Bitcoin faces a critical trading week driven by geopolitical tensions, inflation dynamics, and options positioning. The asset briefly dipped after President Donald Trump rejected Iran's latest diplomatic response, reflecting sensitivity to Middle East escalation. Oil prices surged on the conflict backdrop, historically a catalyst for inflation expectations and safe-haven demand.

Options traders have positioned aggressively for a break above $85,000, signaling bullish sentiment among derivatives players. This positioning creates potential for a squeeze if Bitcoin sustains momentum through key resistance. The $85,000 level represents meaningful technical territory after Bitcoin's February correction, which wiped out significant gains earlier in the year.

Three macro factors support higher prices this week. First, persistent Middle East tensions could drive oil higher, embedding inflation expectations that typically boost hard assets like Bitcoin. Second, real yields face downward pressure if geopolitical uncertainty forces safe-haven flows into bonds, a dynamic that historically lifts Bitcoin as investors seek uncorrelated assets. Third, the options market's large long positioning above $85,000 creates gamma exposure that could accelerate a move higher if spot prices break through.

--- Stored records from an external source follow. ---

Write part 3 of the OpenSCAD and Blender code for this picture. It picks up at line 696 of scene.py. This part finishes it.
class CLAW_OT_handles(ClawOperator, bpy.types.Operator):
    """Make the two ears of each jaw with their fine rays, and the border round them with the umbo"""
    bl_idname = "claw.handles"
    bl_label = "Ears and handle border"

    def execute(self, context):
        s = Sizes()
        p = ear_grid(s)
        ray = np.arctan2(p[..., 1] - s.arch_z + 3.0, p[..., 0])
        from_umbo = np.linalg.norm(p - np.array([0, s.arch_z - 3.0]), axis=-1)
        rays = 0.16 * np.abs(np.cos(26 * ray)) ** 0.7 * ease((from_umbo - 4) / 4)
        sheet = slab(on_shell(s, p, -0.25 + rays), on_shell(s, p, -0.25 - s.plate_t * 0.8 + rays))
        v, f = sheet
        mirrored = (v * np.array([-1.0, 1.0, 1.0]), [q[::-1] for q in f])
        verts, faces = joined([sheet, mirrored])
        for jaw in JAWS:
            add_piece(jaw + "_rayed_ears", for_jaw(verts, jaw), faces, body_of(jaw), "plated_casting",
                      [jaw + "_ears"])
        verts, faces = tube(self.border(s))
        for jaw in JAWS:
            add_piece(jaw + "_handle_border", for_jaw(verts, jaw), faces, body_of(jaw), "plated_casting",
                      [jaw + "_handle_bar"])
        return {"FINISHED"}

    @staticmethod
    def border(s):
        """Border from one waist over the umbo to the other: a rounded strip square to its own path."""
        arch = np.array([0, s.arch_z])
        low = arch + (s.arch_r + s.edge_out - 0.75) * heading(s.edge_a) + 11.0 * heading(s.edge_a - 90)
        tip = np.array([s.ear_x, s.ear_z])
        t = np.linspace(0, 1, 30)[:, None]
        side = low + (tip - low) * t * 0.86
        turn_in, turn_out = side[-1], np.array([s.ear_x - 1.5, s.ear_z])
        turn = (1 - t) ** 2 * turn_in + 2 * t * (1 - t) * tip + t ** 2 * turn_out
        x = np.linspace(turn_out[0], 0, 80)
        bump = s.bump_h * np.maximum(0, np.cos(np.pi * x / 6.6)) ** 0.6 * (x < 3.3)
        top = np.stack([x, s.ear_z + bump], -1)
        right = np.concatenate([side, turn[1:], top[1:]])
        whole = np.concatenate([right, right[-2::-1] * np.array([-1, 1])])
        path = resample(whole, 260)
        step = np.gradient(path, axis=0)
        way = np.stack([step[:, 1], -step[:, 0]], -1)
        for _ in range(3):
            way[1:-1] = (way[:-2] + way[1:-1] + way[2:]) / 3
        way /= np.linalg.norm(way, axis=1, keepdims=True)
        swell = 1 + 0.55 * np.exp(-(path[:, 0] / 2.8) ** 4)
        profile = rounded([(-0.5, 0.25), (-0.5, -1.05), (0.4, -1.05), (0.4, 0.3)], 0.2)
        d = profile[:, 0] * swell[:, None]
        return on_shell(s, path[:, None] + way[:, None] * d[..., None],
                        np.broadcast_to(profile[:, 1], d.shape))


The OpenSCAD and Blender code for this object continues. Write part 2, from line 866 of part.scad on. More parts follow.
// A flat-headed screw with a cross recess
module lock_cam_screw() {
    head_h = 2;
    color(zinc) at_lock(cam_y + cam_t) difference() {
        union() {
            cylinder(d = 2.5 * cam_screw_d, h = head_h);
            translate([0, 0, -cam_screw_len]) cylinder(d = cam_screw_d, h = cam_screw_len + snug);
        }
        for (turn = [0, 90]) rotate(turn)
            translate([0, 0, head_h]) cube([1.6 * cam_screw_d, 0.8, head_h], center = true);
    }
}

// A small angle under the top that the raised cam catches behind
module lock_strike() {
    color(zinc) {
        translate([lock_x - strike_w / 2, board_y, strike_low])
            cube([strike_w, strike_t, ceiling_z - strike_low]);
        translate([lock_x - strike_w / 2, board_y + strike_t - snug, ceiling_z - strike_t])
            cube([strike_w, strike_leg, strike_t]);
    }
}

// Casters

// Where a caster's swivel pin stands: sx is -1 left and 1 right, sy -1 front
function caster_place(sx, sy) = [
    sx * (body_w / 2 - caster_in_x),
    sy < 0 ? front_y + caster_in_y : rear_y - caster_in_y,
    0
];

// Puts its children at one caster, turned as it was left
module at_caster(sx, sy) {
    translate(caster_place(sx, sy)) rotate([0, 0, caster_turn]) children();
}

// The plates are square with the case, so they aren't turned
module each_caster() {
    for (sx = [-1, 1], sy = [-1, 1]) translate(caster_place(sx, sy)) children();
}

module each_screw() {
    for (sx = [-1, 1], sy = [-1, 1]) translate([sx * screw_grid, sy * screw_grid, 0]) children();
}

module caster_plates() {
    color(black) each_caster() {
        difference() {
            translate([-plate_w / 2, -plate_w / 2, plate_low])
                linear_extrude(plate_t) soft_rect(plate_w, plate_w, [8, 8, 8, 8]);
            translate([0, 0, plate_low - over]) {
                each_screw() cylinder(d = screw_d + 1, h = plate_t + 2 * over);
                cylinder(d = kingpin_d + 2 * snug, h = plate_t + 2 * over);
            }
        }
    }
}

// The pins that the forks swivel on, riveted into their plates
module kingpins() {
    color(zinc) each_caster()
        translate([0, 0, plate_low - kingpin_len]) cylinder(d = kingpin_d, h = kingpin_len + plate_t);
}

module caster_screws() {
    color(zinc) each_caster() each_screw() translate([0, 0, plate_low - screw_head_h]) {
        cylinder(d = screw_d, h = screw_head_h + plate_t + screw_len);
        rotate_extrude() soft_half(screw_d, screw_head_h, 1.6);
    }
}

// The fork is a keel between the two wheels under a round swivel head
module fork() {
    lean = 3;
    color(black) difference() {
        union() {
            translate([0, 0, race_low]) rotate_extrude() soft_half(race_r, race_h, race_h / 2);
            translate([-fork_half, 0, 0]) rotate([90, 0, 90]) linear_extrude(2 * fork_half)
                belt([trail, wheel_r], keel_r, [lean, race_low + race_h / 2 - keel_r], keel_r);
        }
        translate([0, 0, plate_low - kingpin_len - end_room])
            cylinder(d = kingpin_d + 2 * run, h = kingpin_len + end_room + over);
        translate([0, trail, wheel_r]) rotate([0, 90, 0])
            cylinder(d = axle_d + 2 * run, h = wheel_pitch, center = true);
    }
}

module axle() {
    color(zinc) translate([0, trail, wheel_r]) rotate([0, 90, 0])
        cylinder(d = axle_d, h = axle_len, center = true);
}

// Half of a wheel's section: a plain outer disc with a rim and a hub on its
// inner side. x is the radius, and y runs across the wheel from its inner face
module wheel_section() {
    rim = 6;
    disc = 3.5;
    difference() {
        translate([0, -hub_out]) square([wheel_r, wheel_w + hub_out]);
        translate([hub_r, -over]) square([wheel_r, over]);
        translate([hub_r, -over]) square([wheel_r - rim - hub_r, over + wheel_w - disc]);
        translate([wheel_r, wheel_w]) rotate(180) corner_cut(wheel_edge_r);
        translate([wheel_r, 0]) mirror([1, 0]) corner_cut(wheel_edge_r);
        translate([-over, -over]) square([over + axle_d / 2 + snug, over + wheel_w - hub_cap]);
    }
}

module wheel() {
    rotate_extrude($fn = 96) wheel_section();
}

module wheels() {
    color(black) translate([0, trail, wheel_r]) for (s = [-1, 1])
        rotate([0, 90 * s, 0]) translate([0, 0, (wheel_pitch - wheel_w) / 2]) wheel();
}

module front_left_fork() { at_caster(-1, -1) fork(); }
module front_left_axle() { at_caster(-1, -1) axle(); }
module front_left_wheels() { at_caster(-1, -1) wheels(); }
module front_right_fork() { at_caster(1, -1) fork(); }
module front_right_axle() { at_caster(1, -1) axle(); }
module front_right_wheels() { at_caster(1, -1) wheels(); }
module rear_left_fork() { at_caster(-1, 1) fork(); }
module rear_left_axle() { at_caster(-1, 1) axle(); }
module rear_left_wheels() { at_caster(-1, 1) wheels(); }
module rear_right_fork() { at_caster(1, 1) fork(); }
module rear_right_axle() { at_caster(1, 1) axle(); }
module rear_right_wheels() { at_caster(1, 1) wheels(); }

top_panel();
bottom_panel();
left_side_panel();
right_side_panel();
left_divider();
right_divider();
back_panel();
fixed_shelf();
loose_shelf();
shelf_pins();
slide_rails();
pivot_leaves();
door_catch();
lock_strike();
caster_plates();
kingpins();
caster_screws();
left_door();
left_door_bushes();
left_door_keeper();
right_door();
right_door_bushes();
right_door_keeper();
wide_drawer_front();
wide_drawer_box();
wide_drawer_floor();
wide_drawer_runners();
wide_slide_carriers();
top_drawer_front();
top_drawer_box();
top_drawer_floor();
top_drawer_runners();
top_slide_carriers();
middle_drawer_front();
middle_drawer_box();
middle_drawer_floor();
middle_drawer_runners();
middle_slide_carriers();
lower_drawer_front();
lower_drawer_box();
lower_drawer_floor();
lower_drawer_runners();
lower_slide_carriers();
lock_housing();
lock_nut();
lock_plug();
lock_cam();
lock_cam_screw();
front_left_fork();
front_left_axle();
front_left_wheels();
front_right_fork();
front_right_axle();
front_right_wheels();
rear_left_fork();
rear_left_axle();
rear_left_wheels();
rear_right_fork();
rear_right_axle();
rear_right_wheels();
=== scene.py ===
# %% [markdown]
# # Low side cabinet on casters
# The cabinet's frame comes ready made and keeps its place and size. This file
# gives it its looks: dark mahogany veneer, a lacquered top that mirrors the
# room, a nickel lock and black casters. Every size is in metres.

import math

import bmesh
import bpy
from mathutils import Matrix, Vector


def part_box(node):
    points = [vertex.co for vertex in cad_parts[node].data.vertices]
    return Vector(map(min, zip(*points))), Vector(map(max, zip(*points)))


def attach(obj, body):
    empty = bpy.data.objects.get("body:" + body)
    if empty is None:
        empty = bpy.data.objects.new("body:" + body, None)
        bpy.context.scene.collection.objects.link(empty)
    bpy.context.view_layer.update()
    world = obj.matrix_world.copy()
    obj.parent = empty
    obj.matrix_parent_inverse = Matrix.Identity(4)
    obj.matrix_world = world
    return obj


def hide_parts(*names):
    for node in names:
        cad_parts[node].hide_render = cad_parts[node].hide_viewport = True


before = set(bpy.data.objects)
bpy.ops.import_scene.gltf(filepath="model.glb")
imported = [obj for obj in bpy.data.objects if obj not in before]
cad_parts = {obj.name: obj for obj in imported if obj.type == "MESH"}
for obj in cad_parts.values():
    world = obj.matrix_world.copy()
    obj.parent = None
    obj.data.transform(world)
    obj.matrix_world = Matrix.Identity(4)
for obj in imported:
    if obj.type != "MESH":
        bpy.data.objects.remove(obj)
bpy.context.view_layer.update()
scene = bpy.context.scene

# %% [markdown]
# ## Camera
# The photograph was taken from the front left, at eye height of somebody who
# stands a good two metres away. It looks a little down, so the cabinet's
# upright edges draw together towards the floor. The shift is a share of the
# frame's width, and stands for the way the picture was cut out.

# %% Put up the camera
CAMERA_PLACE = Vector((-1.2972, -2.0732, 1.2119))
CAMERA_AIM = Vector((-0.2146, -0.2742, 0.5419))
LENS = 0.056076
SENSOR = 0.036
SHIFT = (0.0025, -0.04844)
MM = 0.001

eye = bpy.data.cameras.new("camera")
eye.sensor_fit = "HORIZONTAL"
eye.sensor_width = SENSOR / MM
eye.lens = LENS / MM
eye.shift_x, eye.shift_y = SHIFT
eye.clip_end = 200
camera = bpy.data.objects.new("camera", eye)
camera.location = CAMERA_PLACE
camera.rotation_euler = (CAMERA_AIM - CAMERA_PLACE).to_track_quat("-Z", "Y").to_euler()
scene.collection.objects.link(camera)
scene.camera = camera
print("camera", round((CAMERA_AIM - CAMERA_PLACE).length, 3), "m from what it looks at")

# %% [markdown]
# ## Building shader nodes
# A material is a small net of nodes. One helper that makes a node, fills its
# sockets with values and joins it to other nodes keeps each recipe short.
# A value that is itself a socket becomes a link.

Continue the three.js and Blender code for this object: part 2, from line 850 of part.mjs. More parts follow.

However, geopolitical risk remains a wildcard. Further Iranian escalation or unexpected US military action could trigger sharp reversals as risk-off sentiment crushes crypto markets. Bitcoin remains correlated with equity indices during acute crisis events, despite its theoretical safe-haven status.

The week's economic calendar matters too. Any data suggesting sticky inflation could reinforce the case for higher prices, while signs of weakness might trigger profit-taking on the current rally. Traders should watch options expiry dynamics closely, particularly around the $85,000 strike, where max pain calculations could influence price action.

Bitcoin's technical setup looks constructive for upside, but geopolitical noise ensures volatility. The next 48 to 72 hours will determine whether the $85,000 breach materializes or gets rejected.